Sept. 4 (UPI) — U.S. job openings in July were at three and a half year low and were significantly fewer than expected by Dow Jones economists, according to a Wednesday Bureau of Labor Statistics report.
The Job Openings and Labor Turnover Summary showed the number of job openings at the end of July was 7.7 million, little changed from June and down by 1.1 million from the same period in 2023.
The job openings rate was 4.6%, also little changed from June.
Job openings decreased by 187,000 in health care and social assistance, by 101,000 in state and local government job openings and by 88,000 in transportation, warehousing and utilities.

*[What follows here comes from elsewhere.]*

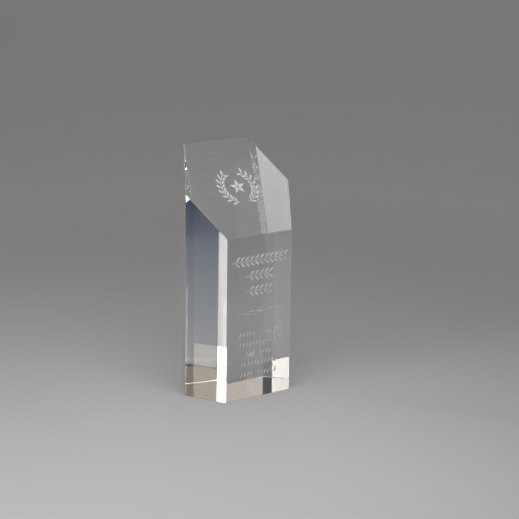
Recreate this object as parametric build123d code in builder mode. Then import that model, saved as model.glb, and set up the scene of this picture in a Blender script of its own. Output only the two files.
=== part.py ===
"""Slant-top hexagonal crystal award: one solid block, with etched artwork that is filled in.

The block is a six-sided prism, wider than it is deep, cut at a slant so that it rises from the
front face to the back face. Its artwork is sand-etched: an emblem on the slanted facet, and rows
of ornament on the front face. Each group of marks is a shallow pocket in the block, and holds
its own thin pale fill.

Millimetres. +Z is up, the front face looks along -Y, and the origin is the middle of the base.
"""

import os
from math import cos, radians, sin, tan

from build123d import *

# ---- the block -------------------------------------------------------------------------------
total_height = 152.4  # base to the back edge of the slant
face_width = 47.0  # front face, and the back face behind it
side_width = 28.5  # each of the four narrower side faces
corner_angle = 120.0  # inside angle between neighbouring faces, in plan
slant_angle = 45.0  # slope of the top facet, from horizontal
edge_bevel = 0.35  # polished bevel on every outside edge

# ---- the etching -----------------------------------------------------------------------------
etch_depth = 0.30  # depth of every pocket
fill_recess = 0.05  # how far a fill sits below the polished surface
mark_gap = 0.30  # bare crystal between a leaf's foot and the stem beside it

# ---- the field on the front face, which holds nine rows ----------------------------------------
field_top_margin = 15.4  # slant edge down to the middle of the first row
field_bottom_margin = 15.6  # middle of the last row down to the base
field_side_margin = 2.0  # crystal left bare at each end of the widest row
heading_span = 0.265  # the heading rows' share of the field's height
flourish_place = 0.447  # how far down the field the flourish lies
lower_start = 0.640  # where the lower rows begin; they end at its foot

# ---- heading rows: laurel sprigs --------------------------------------------------------------
heading_shares = (1.0, 0.54, 0.54)  # length of each row, as a share of the field's width
heading_leading = 1.45  # spacing of the rows, as a multiple of their height
heading_pitch = 3.5  # one pair of leaves to the next
heading_leaf_width = 1.5
heading_lean = 40.0  # angle between a leaf and its stem
stem_width = 0.45

# ---- lower rows: leaflets standing side by side -------------------------------------------------
lower_rows = ((5, 6), (12,), (3, 4), (11,), (4, 6))  # leaflets in each group of each row
lower_leading = 1.75  # spacing of the rows, as a multiple of their height
lower_pitch = 2.5
leaflet_width = 1.15
leaflet_lean = 18.0  # angle between a leaflet and the vertical

# ---- the flourish between them ------------------------------------------------------------------
loop_length = 12.5
loop_width = 2.7
loop_stroke = 0.5
loop_offset = 4.2  # middle of each loop from the middle of the face
loop_rise = 0.75  # the right loop is this much higher, and the left one as much lower
tail_length = 8.5
tail_width = 0.55

# ---- the emblem on the slanted facet ------------------------------------------------------------
star_points = 5
star_radius = 5.6
star_notch = 0.42  # radius of the inner corners, as a share of star_radius
star_line = 0.4  # bare line between the facets of the star
wreath_radius = 11.4  # of the wreath's stems
wreath_stem = 0.5
wreath_leaf = 4.0
wreath_leaf_width = 1.3
wreath_pitch = 3.3  # along the stem, from one pair of leaves to the next
wreath_start = 16.0  # angle from straight down to the foot of each branch
wreath_end = 150.0  # angle from straight down to its tip
wreath_lean = 38.0  # angle between a leaf and its stem

# ---- sizes that follow from those above ---------------------------------------------------------
half_face = face_width / 2
half_width = half_face + side_width * cos(radians(180 - corner_angle))
half_depth = side_width * sin(radians(180 - corner_angle))
front_height = total_height - 2 * half_depth * tan(radians(slant_angle))

field_top = front_height - field_top_margin
field_height = field_top - field_bottom_margin
field_width = face_width - 2 * field_side_margin
heading_spacing = heading_span * field_height / (len(heading_shares) - 1)
lower_spacing = (1 - lower_start) * field_height / (len(lower_rows) - 1)

# A heading leaf spans from beside the stem to the edge of its row, and a leaflet spans its row.
leaf_foot = stem_width / 2 + mark_gap
heading_leaf = (heading_spacing / heading_leading / 2 - leaf_foot) / sin(radians(heading_lean))
leaflet_length = lower_spacing / lower_leading / cos(radians(leaflet_lean))

front_plane = Plane(origin=(0, -half_depth, 0), x_dir=(1, 0, 0), z_dir=(0, -1, 0))
slant_plane = Plane(
    origin=(0, 0, (front_height + total_height) / 2),
    x_dir=(1, 0, 0),
    z_dir=(0, -sin(radians(slant_angle)), cos(radians(slant_angle))),
)


def leaf_shape(length, width):
    """A pointed leaf between two arcs, with its foot at the origin and its tip on +Y."""
    with BuildSketch() as leaf:
        with BuildLine():
            ThreePointArc((0, 0), (width / 2, length / 2), (0, length))
            ThreePointArc((0, length), (-width / 2, length / 2), (0, 0))
        make_face()
    return leaf.sketch


def polar(radius, angle, sideways=0.0):
    """The point at a radius and an angle in degrees, moved sideways to the left of the way out."""
    along = (cos(radians(angle)), sin(radians(angle)))
    return (
        radius * along[0] - sideways * along[1],
        radius * along[1] + sideways * along[0],
    )


def heading_row(row):
    """A laurel sprig lying along its row: a straight stem, with a pair of leaves at each step."""
    height = field_top - row * heading_spacing
    leaf = leaf_shape(heading_leaf, heading_leaf_width)
    leaf_reach = leaf_foot + heading_leaf * cos(radians(heading_lean))
    pairs = int((heading_shares[row] * field_width - leaf_reach) / heading_pitch)
    start = -(pairs * heading_pitch + leaf_reach) / 2
    with BuildSketch() as sprig:
        with Locations((start + pairs * heading_pitch / 2, height)):
            SlotOverall(pairs * heading_pitch, stem_width)
        for pair in range(pairs):
            foot = start + (pair + 1) * heading_pitch
            for side in (1, -1):
                turn = side * heading_lean - 90
                with Locations(Location((foot, height + side * leaf_foot, 0), (0, 0, turn))):
                    add(leaf)
    return sprig.sketch


def flourish_shape():
    """Two slim pointed loops that overlap in the middle, each with a tapered tail, end for end."""
    height = field_top - flourish_place * field_height
    outer = leaf_shape(loop_length, loop_width)
    inner = leaf_shape(loop_length - 4 * loop_stroke, loop_width - 2 * loop_stroke)
    tail = leaf_shape(tail_length, tail_width)
    tail_start = loop_offset + loop_length / 2 - 2 * loop_stroke
    with BuildSketch() as flourish:
        for side in (1, -1):
            turn = -90 * side
            with BuildSketch(mode=Mode.PRIVATE) as loop:
                lift = height + side * loop_rise
                foot = side * (loop_offset - loop_length / 2)
                with Locations(Location((foot, lift, 0), (0, 0, turn))):
                    add(outer)
                with Locations(Location((foot + side * 2 * loop_stroke, lift, 0), (0, 0, turn))):
                    add(inner, mode=Mode.SUBTRACT)
                with Locations(Location((side * tail_start, lift, 0), (0, 0, turn))):
                    add(tail)
            add(loop.sketch)
    return flourish.sketch


def lower_row(row):
    """A row of leaflets leaning to the right, with room for one more between its groups."""
    height = field_top - (lower_start * field_height + row * lower_spacing)
    leaf = leaf_shape(leaflet_length, leaflet_width)
    steps = []
    for group in lower_rows[row]:
        first = steps[-1] + 2 if steps else 0
        steps += range(first, first + group)
    with BuildSketch() as leaflets:
        for step in steps:
            middle = (step - steps[-1] / 2) * lower_pitch
            foot = middle - leaflet_length / 2 * sin(radians(leaflet_lean))
            drop = leaflet_length / 2 * cos(radians(leaflet_lean))
            with Locations(Location((foot, height - drop, 0), (0, 0, -leaflet_lean))):
                add(leaf)
    return leaflets.sketch


def star_shape():
    """A star made of one kite for each point, with a bare line between neighbours."""
    half_turn = 180 / star_points
    notch = star_radius * star_notch
    inset = star_line / 2 / sin(radians(half_turn))
    with BuildSketch() as star:
        for point in range(star_points):
            aim = 90 + point * 2 * half_turn
            with BuildLine():
                Polyline(
                    polar(inset, aim),
                    polar(notch, aim - half_turn, star_line / 2),
                    polar(star_radius, aim),
                    polar(notch, aim + half_turn, -star_line / 2),
                    close=True,
                )
            make_face()
    return star.sketch


def wreath_branch(side):
    """One branch of the wreath, on the right where side is 1 and on the left where it is -1."""
    leaf = leaf_shape(wreath_leaf, wreath_leaf_width)
    foot_gap = wreath_stem / 2 + mark_gap
    sweep_angle = wreath_end - wreath_start
    pairs = int(radians(sweep_angle) * wreath_radius / wreath_pitch)
    with BuildSketch() as branch:
        with BuildLine():
            CenterArc((0, 0), wreath_radius, -90 + side * wreath_start, side * sweep_angle)
        trace(line_width=wreath_stem)
        for pair in range(pairs):
            angle = -90 + side * (wreath_start + sweep_angle * (pair + 0.5) / pairs)
            for out in (1, -1):
                foot = polar(wreath_radius + out * foot_gap, angle)
                turn = angle + side * (90 - out * wreath_lean) - 90
                with Locations(Location((*foot, 0), (0, 0, turn))):
                    add(leaf)
    return branch.sketch


# ---- the artwork by node, each shape with the plane of the face that it is etched into -----------
artwork = {
    "emblem_star_fill": (slant_plane, star_shape()),
    "emblem_wreath_right_fill": (slant_plane, wreath_branch(1)),
    "emblem_wreath_left_fill": (slant_plane, wreath_branch(-1)),
    "flourish_fill": (front_plane, flourish_shape()),
}
for row in range(len(heading_shares)):
    artwork[f"heading_row_{row + 1}_fill"] = (front_plane, heading_row(row))
for row in range(len(lower_rows)):
    artwork[f"lower_row_{row + 1}_fill"] = (front_plane, lower_row(row))

# ---- the crystal block: a prism, cut at a slant, bevelled, then etched ---------------------------
with BuildPart() as crystal_block:
    with BuildSketch():
        with BuildLine():
            Polyline(
                (-half_face, -half_depth),
                (half_face, -half_depth),
                (half_width, 0),
                (half_face, half_depth),
                (-half_face, half_depth),
                (-half_width, 0),
                close=True,
            )
        make_face()
    extrude(amount=total_height)
    split(bisect_by=slant_plane, keep=Keep.BOTTOM)
    chamfer(crystal_block.edges(), length=edge_bevel)
    for plane, shape in artwork.values():
        with BuildSketch(plane):
            add(shape)
        extrude(amount=-etch_depth, mode=Mode.SUBTRACT)

os.makedirs("parts", exist_ok=True)
crystal_block.part.label = "crystal_block"
export_step(crystal_block.part, "parts/crystal_block.step")

# ---- the fills: each shape again, from the floor of its pocket almost to the surface -------------
for name, (plane, shape) in artwork.items():
    with BuildPart() as fill:
        with BuildSketch(plane.offset(-etch_depth)):
            add(shape)
        extrude(amount=etch_depth - fill_recess)
    fill.part.label = name
    export_step(fill.part, f"parts/{name}.step")

print("front height:", round(front_height, 2), "depth:", round(2 * half_depth, 2))
print("width:", round(2 * half_width, 2), "volume:", round(crystal_block.part.volume))
print("heading leaf:", round(heading_leaf, 2), "leaflet:", round(leaflet_length, 2))
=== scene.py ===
"""Crystal award: the looks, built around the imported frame. Metres, +Z up, front face along -Y."""

from math import cos, pi, radians, sin

import bmesh
import bpy
import numpy as np
from mathutils import Matrix, Vector


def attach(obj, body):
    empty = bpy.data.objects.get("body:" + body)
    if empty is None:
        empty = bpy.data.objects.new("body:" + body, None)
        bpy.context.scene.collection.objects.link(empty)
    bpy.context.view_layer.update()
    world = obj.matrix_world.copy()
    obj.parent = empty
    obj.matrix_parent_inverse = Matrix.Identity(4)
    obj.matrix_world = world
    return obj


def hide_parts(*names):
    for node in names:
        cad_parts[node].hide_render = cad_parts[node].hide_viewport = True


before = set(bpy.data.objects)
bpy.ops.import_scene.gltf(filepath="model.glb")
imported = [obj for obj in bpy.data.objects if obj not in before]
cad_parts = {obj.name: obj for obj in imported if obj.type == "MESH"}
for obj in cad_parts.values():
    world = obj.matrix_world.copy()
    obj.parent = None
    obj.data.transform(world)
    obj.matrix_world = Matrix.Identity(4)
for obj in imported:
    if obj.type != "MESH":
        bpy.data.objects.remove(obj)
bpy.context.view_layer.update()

scene = bpy.context.scene

# ---- the crystal block --------------------------------------------------------------------------
# One solid block of clear optical crystal, sawn, ground flat and polished on all its faces, with a
# narrow polished bevel along every edge. Nothing is fixed to it: it stands on its own polished base.
corner_angle = 120.0
slant_angle = 45.0
facet_slack = 0.000002  # how far inside a facet's plane a point still counts as on it
base_rounding = 0.6  # how far the bevels round the base are shaded as rounds, 1 being fully
refractive_index = 1.49  # set by where the inner edges fall; acrylic has 1.49, usual crystal 1.52
blasted_roughness = 0.5


def shader_tree(material):
    """Clears the material's tree down to an output fed by a Principled shader, and returns them."""
    material.use_nodes = True
    tree = material.node_tree
    tree.nodes.clear()
    output = tree.nodes.new("ShaderNodeOutputMaterial")
    shader = tree.nodes.new("ShaderNodeBsdfPrincipled")
    tree.links.new(shader.outputs["BSDF"], output.inputs["Surface"])
    return tree, shader, output


def object_noise(tree, scale, detail, roughness=0.5):
    """A noise texture on Object coordinates, its scale in cells per metre."""
    place = tree.nodes.new("ShaderNodeTexCoord")
    noise = tree.nodes.new("ShaderNodeTexNoise")
    noise.inputs["Scale"].default_value = scale
    noise.inputs["Detail"].default_value = detail
    noise.inputs["Roughness"].default_value = roughness
    tree.links.new(place.outputs["Object"], noise.inputs["Vector"])
    return noise.outputs["Fac"]


def stretch(tree, value, low, high, to_low, to_high):
    """The value's range low to high, eased and carried to the range to_low to to_high."""
    ease = tree.nodes.new("ShaderNodeMapRange")
    ease.interpolation_type = "SMOOTHSTEP"
    for socket, number in zip(ease.inputs[1:5], (low, high, to_low, to_high)):
        socket.default_value = number
    tree.links.new(value, ease.inputs[0])
    return ease.outputs[0]


def add_bump(tree, shader, height, distance, strength=1.0):
    """Raises the shader's surface by the height value times the distance in metres."""
    bump = tree.nodes.new("ShaderNodeBump")
    bump.inputs["Distance"].default_value = distance
    bump.inputs["Strength"].default_value = strength
    tree.links.new(height, bump.inputs["Height"])
    tree.links.new(bump.outputs["Normal"], shader.inputs["Normal"])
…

Layoffs increased to 1.7 million, up from 1.5 million in June, according to the BLS.
The BLS said there were 5.5 million hires in July and separations from employment increased to 5.4 million.
“The labor market is no longer cooling down to its pre-pandemic temperature, it’s dropped past it,” said Indeed Hiring Lab’s Nick Bunker in a statement. “Nobody, and certainly not policymakers at the Federal Reserve, should want the labor market to get any cooler at this point.”
June job openings were revised down by 274,000 to 7.9 million.
By region, the most job openings were in the South at 3.4 million. The West and Midwest had 1.7 million openings each in July while the Northeast had the fewest at 1.4 million.
The U.S. economy created 114,000 jobs in July, well below expectations. The unemployment rate in July was 4.3%, highest since the pandemic era.
All of this economic data strengthens the likelihood that the Federal Reserve will cut interest rates in September.